Notably, SDFRaster is over 6× faster in training than implicit SDF approaches and converges to more detailed and hole-free meshes than splatting pipelines dependent on TSDF fusion, especially in scenes with complex topology or thin structures.

Figure 4: Comparison against 2DGS and related fusion-based approaches—SDFRaster robustly recovers thin structures and sharp topology that are typically washed out by post-fusion artifacts in depth-based methods.

Analysis and Implications

SDFRaster’s hybridization of rasterization and analytic SDF geometry enables:

• Direct, mesh-centric geometric optimization and loss design, ensuring supervision is always tightly tied to the extracted surface.
• End-to-end differentiability, supporting gradient flow from explicit surface losses through to the SDF encoding and mesh geometry.
• Grid adaptivity focused on surface support, yielding resource efficiency and scalable deployment in large-scale or unbounded scenes.
• High compatibility with hardware-accelerated rasterization, obviating reliance on slow ray marching.
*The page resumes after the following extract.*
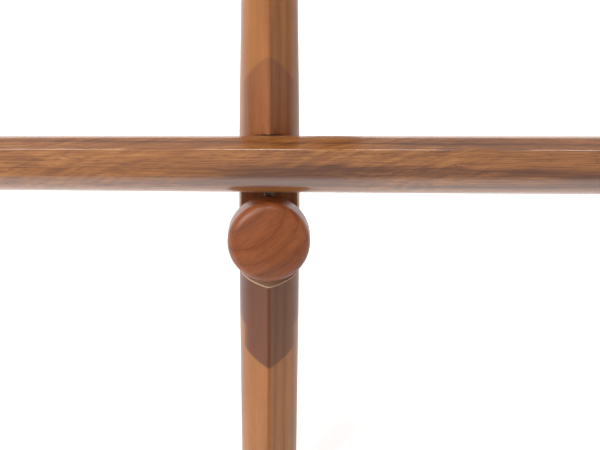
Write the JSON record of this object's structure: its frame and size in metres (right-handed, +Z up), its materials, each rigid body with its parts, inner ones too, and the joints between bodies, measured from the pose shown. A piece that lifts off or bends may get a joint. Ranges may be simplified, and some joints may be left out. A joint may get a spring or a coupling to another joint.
{
  "type": "folding luggage rack",
  "caption": "Folding luggage rack: crossed ridged wooden legs, long rounded bars carried on steel eyes behind round wooden knobs, and leather straps looped over the top bars.",
  "frame": {"origin": "on the floor under the middle of the rack, open", "axes": "+Z up, +X along the bars, -Y towards the feet of the outer frame"},
  "size_m": [0.65, 0.4338, 0.4726],
  "materials": {
    "leg_wood": "oiled satin",
    "bar_wood": "oiled satin",
    "knob_wood": "oiled satin",
    "brass": "machined",
    "strap_leather": "waxed, edge-dyed",
    "copper": "burnished",
    "foot_rubber": "matte",
    "spacer_nylon": "matte",
    "steel": "polished"
  },
  "bodies": {
    "outer_frame": {"front_rivets": "copper", "outer_collars": "steel", "outer_foot_pad_left": "foot_rubber", "outer_foot_pad_right": "foot_rubber", "outer_leg_left": "leg_wood", "outer_leg_right": "leg_wood", "outer_low_bar": "bar_wood", "outer_low_eye_left": "steel", "outer_low_eye_right": "steel", "outer_studs": "steel", "outer_top_bar": "bar_wood", "outer_top_eye_left": "steel", "outer_top_eye_right": "steel", "pivot_bolt_left": "steel", "pivot_bolt_right": "steel", "pivot_nut_left": "steel", "pivot_nut_right": "steel", "pivot_spacers": "spacer_nylon", "rear_rivets": "copper", "strap_far_left": "strap_leather", "strap_far_right": "strap_leather", "strap_near_left": "strap_leather", "strap_near_right": "strap_leather"},
    "inner_frame": {"inner_collars": "steel", "inner_foot_pad_left": "foot_rubber", "inner_foot_pad_right": "foot_rubber", "inner_leg_left": "leg_wood", "inner_leg_right": "leg_wood", "inner_low_bar": "bar_wood", "inner_low_eye_left": "steel", "inner_low_eye_right": "steel", "inner_studs": "steel", "inner_top_bar": "bar_wood", "inner_top_eye_left": "steel", "inner_top_eye_right": "steel"},
    "turn_inner_low_knob_left": {"inner_low_insert_left": "brass", "inner_low_knob_left": "knob_wood"},
    "turn_inner_low_knob_right": {"inner_low_insert_right": "brass", "inner_low_knob_right": "knob_wood"},
    "turn_inner_top_knob_left": {"inner_top_insert_left": "brass", "inner_top_knob_left": "knob_wood"},
    "turn_inner_top_knob_right": {"inner_top_insert_right": "brass", "inner_top_knob_right": "knob_wood"},
    "turn_outer_low_knob_left": {"outer_low_insert_left": "brass", "outer_low_knob_left": "knob_wood"},
    "turn_outer_low_knob_right": {"outer_low_insert_right": "brass", "outer_low_knob_right": "knob_wood"},
    "turn_outer_top_knob_left": {"outer_top_insert_left": "brass", "outer_top_knob_left": "knob_wood"},
    "turn_outer_top_knob_right": {"outer_top_insert_right": "brass", "outer_top_knob_right": "knob_wood"}
  },
  "joints": [
    {"name": "frame_fold", "type": "hinge", "parent": "outer_frame", "child": "inner_frame", "pos_m": [0, 0, 0.236], "axis": [1, 0, 0], "range_deg": [-60, 0], "deforming": ["strap_far_left", "strap_far_right", "strap_near_left", "strap_near_right", "front_rivets", "rear_rivets"]},
    {"name": "outer_low_knob_left_spin", "type": "hinge", "parent": "outer_frame", "child": "turn_outer_low_knob_left", "pos_m": [-0.19, -0.10943, 0.12783], "axis": [0, -0.766, 0.6428], "continuous": true},
    {"name": "outer_low_knob_right_spin", "type": "hinge", "parent": "outer_frame", "child": "turn_outer_low_knob_right", "pos_m": [0.19, -0.10943, 0.12783], "axis": [0, -0.766, 0.6428], "continuous": true},
    {"name": "outer_top_knob_left_spin", "type": "hinge", "parent": "outer_frame", "child": "turn_outer_top_knob_left", "pos_m": [-0.19, 0.12326, 0.40514], "axis": [0, -0.766, 0.6428], "continuous": true},
    {"name": "outer_top_knob_right_spin", "type": "hinge", "parent": "outer_frame", "child": "turn_outer_top_knob_right", "pos_m": [0.19, 0.12326, 0.40514], "axis": [0, -0.766, 0.6428], "continuous": true},
    {"name": "inner_low_knob_left_spin", "type": "hinge", "parent": "inner_frame", "child": "turn_inner_low_knob_left", "pos_m": [-0.16, 0.10943, 0.12783], "axis": [0, 0.766, 0.6428], "continuous": true},
    {"name": "inner_low_knob_right_spin", "type": "hinge", "parent": "inner_frame", "child": "turn_inner_low_knob_right", "pos_m": [0.16, 0.10943, 0.12783], "axis": [0, 0.766, 0.6428], "continuous": true},
    {"name": "inner_top_knob_left_spin", "type": "hinge", "parent": "inner_frame", "child": "turn_inner_top_knob_left", "pos_m": [-0.16, -0.12326, 0.40514], "axis": [0, 0.766, 0.6428], "continuous": true},
    {"name": "inner_top_knob_right_spin", "type": "hinge", "parent": "inner_frame", "child": "turn_inner_top_knob_right", "pos_m": [0.16, -0.12326, 0.40514], "axis": [0, 0.766, 0.6428], "continuous": true}
  ]
}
These properties position SDFRaster as a strong candidate for high-throughput 3D reconstruction tasks where both accuracy and explicit mesh extraction are required. The framework can naturally integrate with advanced appearance modeling or structured priors and supports incorporation of advanced regularization, e.g., higher-order smoothness losses.
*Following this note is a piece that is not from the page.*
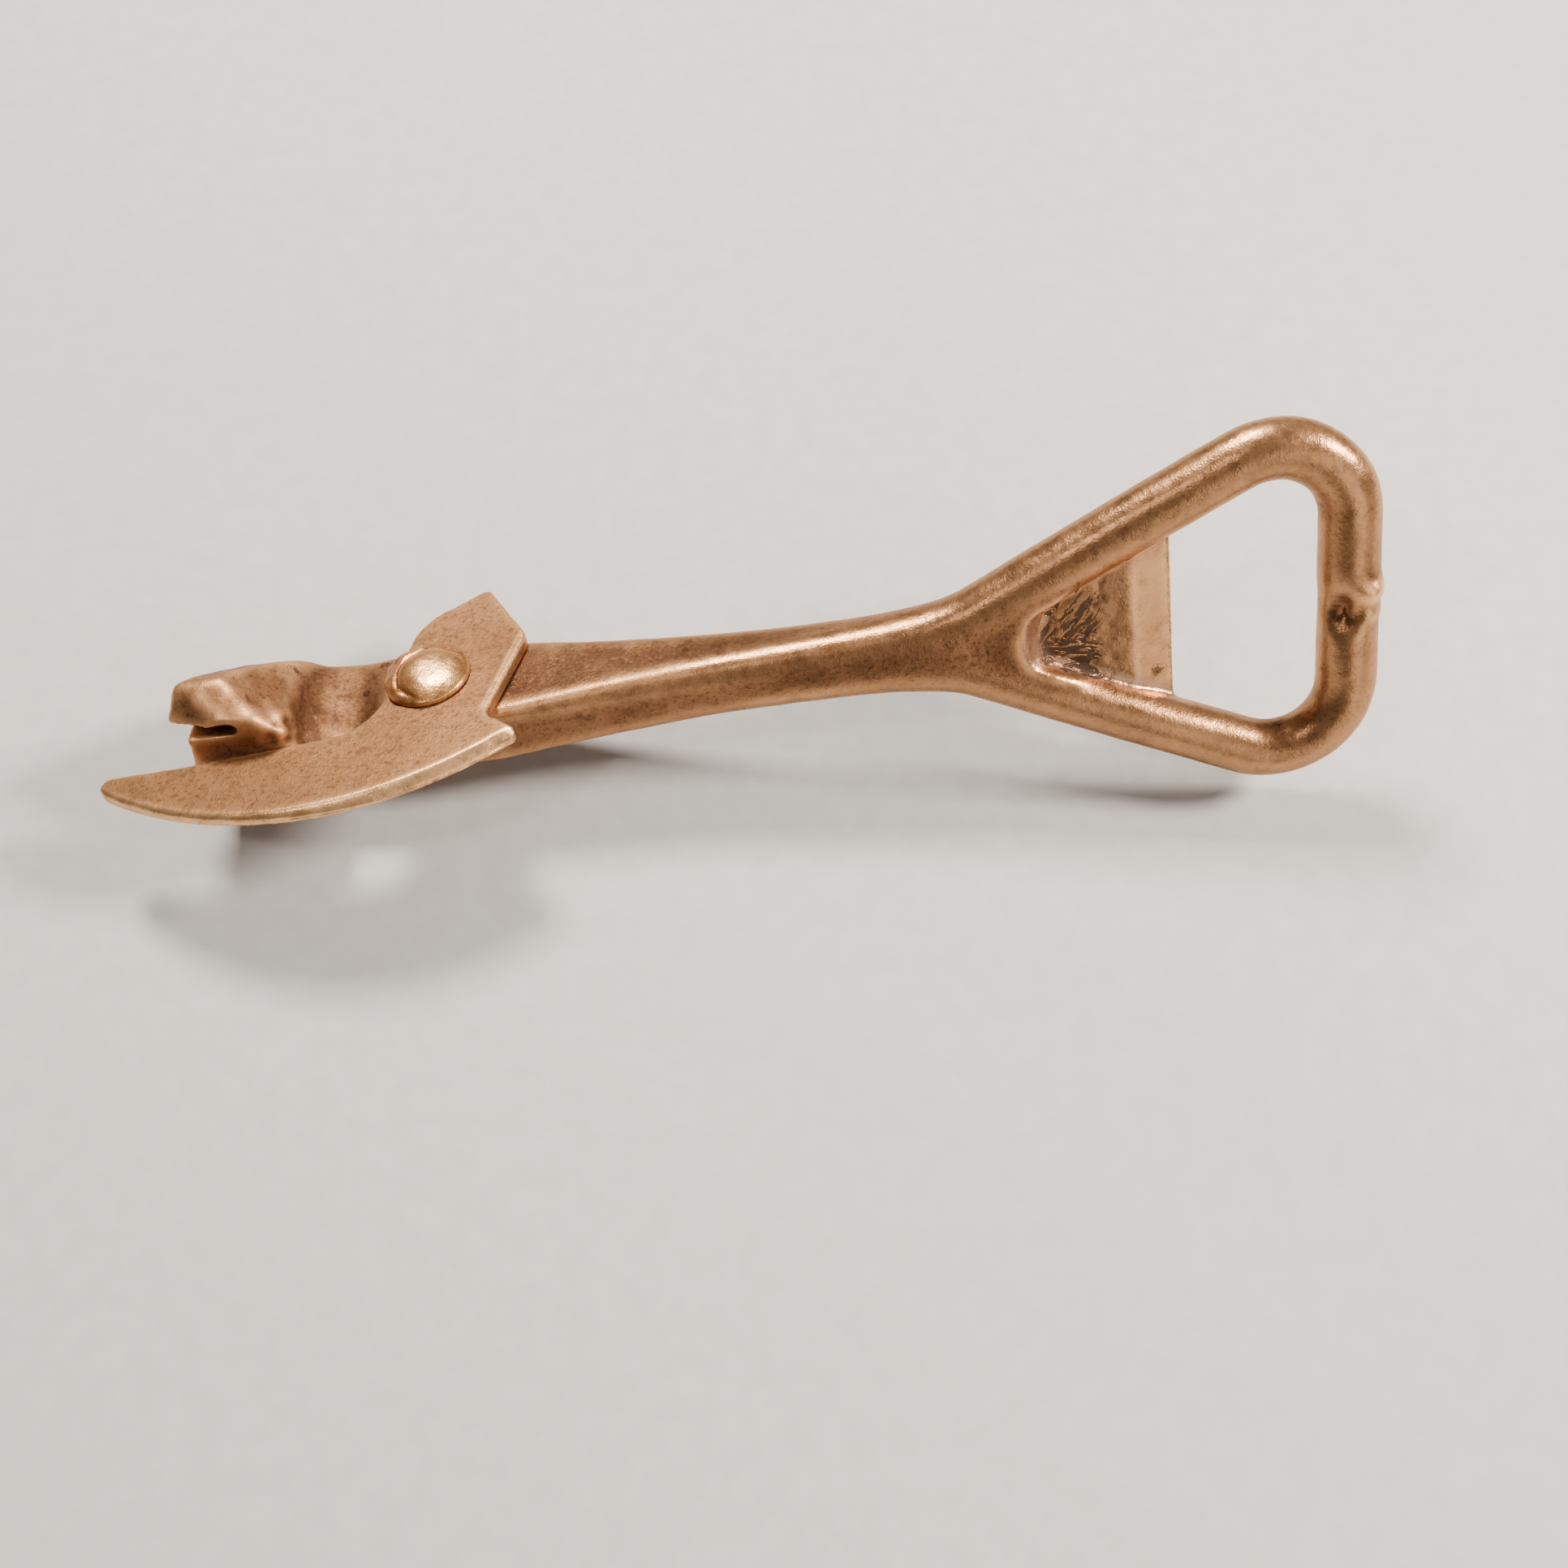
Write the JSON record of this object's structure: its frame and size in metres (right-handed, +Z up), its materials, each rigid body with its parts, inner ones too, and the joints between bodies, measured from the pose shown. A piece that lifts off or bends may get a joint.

A limitation is the computational cost incurred by hash-encoded neural parameterization, which, while more efficient than full MLPs, does not entirely match the speed of fully explicit approaches like pure point-based splatting. The authors propose direct SDF storage on vertices as a future avenue for acceleration.

Conclusion

SDFRaster delivers an explicit, rasterizable SDF representation optimized for direct mesh extraction, circumventing the inefficiencies and geometric ambiguities of prior rasterization-centric and SDF-centric pipelines. By aligning differentiable rendering, mesh extraction, and grid adaptation within a single framework, it establishes new benchmarks for surface quality, completeness, and compactness in neural 3D reconstruction (2604.23537).

This direction opens further possibilities for fast, scalable surface capture in both object-centric and large, unbounded environments. Explicit SDF grid structures coupled with mesh-in-the-loop losses provide a blueprint for uniting real-time rendering and analytically rigorous geometry in neural graphics pipelines.

Figure 5: Demonstration of SDFRaster reconstructions on the DTU dataset, highlighting the method’s superior recovery of complex geometry and thin regions.